** BEGIN Data **

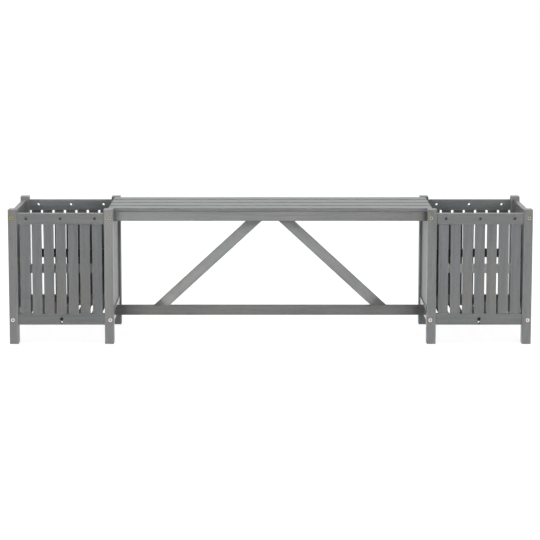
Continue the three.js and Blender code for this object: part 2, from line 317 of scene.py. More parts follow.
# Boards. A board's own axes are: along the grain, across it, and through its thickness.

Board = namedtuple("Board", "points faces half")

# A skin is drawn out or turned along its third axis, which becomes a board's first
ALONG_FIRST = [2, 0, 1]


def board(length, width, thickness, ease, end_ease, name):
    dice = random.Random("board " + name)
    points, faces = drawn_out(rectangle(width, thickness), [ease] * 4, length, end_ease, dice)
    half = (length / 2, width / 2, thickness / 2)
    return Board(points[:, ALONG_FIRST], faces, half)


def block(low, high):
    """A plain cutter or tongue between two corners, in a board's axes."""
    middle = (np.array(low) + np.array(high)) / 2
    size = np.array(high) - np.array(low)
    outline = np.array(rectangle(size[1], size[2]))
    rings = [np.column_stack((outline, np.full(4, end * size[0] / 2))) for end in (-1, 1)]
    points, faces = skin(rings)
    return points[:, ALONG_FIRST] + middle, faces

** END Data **

## What you will do
Repeat every line of the material exactly as given.

## Finished task
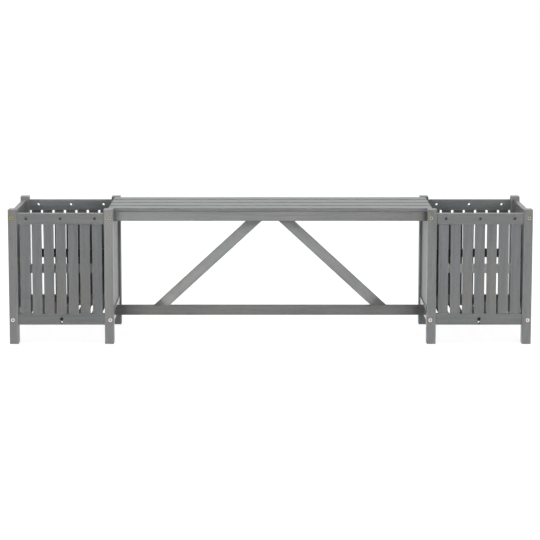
Continue the three.js and Blender code for this object: part 2, from line 317 of scene.py. More parts follow.
# Boards. A board's own axes are: along the grain, across it, and through its thickness.

Board = namedtuple("Board", "points faces half")

# A skin is drawn out or turned along its third axis, which becomes a board's first
ALONG_FIRST = [2, 0, 1]


def board(length, width, thickness, ease, end_ease, name):
    dice = random.Random("board " + name)
    points, faces = drawn_out(rectangle(width, thickness), [ease] * 4, length, end_ease, dice)
    half = (length / 2, width / 2, thickness / 2)
    return Board(points[:, ALONG_FIRST], faces, half)


def block(low, high):
    """A plain cutter or tongue between two corners, in a board's axes."""
    middle = (np.array(low) + np.array(high)) / 2
    size = np.array(high) - np.array(low)
    outline = np.array(rectangle(size[1], size[2]))
    rings = [np.column_stack((outline, np.full(4, end * size[0] / 2))) for end in (-1, 1)]
    points, faces = skin(rings)
    return points[:, ALONG_FIRST] + middle, faces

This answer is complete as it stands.